Comecei a experimentar nem sempre dar nomes pros personagens porque talvez eles possam ser qualquer pessoa, comecei a falar mais sobre o que eles fazem no mundo. Passei a olhar mais pra fora, menos pra dentro. Isso trouxe a cidade como centro, a polis. Isso me devolveu a dimensão da escrita como militância por outra sociedade. Eu não sei dizer se ainda sou marxista, já fui militante trotskista, o que sei dizer é que ando mais sensibilizada por questões de classe, de trabalho, de coletividade do que por achar que o mundo precisa da expressão literária da dor íntima da Ravenna. O mundo não precisa de mim enquanto um indivíduo único e inalcançável pelos outros, acho que ele precisa de ação.
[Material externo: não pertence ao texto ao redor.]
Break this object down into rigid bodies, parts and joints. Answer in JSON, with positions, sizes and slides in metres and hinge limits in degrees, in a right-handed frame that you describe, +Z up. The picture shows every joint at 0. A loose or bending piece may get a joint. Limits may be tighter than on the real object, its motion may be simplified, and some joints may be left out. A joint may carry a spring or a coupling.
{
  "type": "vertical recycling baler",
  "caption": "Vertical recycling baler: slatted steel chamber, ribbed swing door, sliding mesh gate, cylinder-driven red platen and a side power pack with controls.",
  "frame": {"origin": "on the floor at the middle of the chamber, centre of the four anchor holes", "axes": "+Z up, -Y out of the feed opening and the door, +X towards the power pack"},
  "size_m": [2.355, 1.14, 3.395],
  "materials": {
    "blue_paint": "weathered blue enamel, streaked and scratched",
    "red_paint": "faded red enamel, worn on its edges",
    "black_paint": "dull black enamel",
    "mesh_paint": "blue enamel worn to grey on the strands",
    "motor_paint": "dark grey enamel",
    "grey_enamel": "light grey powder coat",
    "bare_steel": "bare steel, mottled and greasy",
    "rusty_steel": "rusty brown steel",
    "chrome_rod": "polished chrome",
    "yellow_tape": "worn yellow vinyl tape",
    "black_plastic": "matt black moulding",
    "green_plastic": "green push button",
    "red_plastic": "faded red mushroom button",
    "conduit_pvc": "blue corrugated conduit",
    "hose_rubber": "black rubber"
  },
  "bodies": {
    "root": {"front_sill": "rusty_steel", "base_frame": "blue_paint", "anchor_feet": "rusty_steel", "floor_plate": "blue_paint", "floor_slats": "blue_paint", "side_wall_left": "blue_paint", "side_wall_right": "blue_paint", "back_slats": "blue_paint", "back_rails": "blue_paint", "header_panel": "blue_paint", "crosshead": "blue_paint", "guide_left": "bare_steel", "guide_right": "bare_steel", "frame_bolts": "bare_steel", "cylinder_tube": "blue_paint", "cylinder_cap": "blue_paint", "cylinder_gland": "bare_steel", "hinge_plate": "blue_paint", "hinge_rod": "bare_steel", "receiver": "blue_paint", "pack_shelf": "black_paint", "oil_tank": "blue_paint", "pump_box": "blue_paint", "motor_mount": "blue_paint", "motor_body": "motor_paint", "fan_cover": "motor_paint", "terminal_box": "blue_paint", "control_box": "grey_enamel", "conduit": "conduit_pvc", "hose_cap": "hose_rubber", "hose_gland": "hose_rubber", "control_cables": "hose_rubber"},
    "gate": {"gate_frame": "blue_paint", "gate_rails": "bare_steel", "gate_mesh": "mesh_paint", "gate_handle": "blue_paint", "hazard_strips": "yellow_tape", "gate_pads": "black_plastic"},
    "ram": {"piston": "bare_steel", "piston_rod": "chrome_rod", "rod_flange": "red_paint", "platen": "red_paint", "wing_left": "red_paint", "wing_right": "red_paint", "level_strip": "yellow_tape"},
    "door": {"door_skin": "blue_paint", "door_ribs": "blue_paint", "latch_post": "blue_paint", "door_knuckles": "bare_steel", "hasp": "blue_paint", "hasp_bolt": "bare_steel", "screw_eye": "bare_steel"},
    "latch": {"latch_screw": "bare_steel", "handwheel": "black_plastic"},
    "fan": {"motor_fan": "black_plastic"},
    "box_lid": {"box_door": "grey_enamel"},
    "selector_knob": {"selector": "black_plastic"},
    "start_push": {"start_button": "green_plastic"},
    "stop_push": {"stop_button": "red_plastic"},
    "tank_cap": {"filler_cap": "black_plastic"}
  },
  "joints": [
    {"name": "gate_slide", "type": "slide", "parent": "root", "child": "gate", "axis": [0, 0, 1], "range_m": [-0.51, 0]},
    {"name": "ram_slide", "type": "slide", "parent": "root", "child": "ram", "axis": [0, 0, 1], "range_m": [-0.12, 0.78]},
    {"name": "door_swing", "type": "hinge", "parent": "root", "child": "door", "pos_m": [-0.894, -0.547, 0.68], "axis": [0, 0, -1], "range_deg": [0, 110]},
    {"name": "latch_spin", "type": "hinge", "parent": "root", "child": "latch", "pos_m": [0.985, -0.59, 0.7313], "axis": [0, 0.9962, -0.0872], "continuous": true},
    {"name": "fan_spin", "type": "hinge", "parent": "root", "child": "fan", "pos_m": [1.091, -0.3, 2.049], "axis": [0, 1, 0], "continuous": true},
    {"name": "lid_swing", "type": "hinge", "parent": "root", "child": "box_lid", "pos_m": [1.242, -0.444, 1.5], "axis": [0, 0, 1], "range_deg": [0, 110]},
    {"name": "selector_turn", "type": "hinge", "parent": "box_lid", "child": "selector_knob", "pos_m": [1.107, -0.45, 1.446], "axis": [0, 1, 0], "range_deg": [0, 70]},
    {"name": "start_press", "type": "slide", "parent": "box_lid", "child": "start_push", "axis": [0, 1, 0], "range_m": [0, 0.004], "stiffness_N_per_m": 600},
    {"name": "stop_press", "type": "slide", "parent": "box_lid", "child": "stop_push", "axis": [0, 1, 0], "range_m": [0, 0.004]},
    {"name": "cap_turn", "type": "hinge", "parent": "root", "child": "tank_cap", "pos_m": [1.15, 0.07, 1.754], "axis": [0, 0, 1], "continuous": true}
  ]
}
E não é sobre ser utilitarista com a arte, eu jamais acharia que falar de si é algo que não deve ser feito, só acho que cada pessoa tem seu papel e sua importância dentro daquilo que sente que deve fazer e o papel que eu quero pra mim só não é esse, mas tá tudo certo.
Isso não significa que eu queira escrever um panfleto ou que só a escrita abertamente militante é válida, mas acho que o caminho do meio existe pra tudo, a crueza do mundo gera muita poesia, a dor, quando é mostrada como dor do mundo, como dor de todos, dor pública, tem uma potência dilacerante. Essa lição eu aprendi com as tragédias gregas, o Édipo não era um personagem individual, ele era uma categoria sobre a qual vivemos, pensamos e sentimos milênios depois. Essa é a força da coletividade.
É claro que minhas dores alimentam o que escrevo, mas alimentam, não dominam, eu posso escolher o que serve a um propósito com aquela obra. A saúde mental é um tema sério e eu gosto muito de cuidar dela com profissionais, porque eu não gosto da figura do escritor como alma atormentada e a glamourização disso, especialmente num mundo onde tem gente que não tem acesso à saúde e não porque quer. Sou mulher, sou lésbica, muitas coisas já aconteceram comigo e eu não quero e não vou me infringir mais dor e muito menos me reduzir a ela enquanto artista, tenho direito à sanidade, tenho direito ao bem estar e tenho direito ao que por muito tempo foi negado às mulheres: falar de temas públicos. Eu sou uma trabalhadora da arte e escolhi esse caminho, escolhi criar desse jeito, com esses mecanismos de criação, mas estou em paz com outras formas de fazer. Falo sobre isso porque foi essa a mudança mais radical que vivi.
Que projeto você gostaria de fazer, mas ainda não começou? Que livro você gostaria de ler e ele ainda não existe?
Eu tenho medo de falar de um livro que eu gostaria de ler e que não existe porque provavelmente ele existe e eu só não conheço, tem muito livro no mundo. Acho que também não tenho um projeto que eu queira fazer e ainda não tenha começado. Tenho dois projetos novos em andamento, um sobre Perséfone, outro sobre Antígona, já publiquei um sobre Cassandra. Eu fico me perguntando se isso é algum tipo de série de livros sobre mulheres míticas no aqui e agora. Talvez a ideia não começada seja entender o que estou fazendo como uma coisa só. É que no geral eu tenho a ideia e imediatamente começo a fazer, o máximo que acontece é parar um pouco com ela, e deixá-la encostada até surgirem mais ideias, tempo ou espaço pra isso.
Acho que tem uma coisa que eu efetivamente não fiz muito, eu gostaria de escrever textos dramatúrgicos, mas não acho que eu saiba fazer isso. Então fico rascunhando coisas, mas ainda quero fazer um curso de dramaturgia pra ter ferramentas técnicas pra isso. Estou prestando vestibular pra Letras, porque quero estudar grego antigo, já estou fazendo aulas particulares e alguns trabalhos cênicos em grego, então acho que já conta como começado.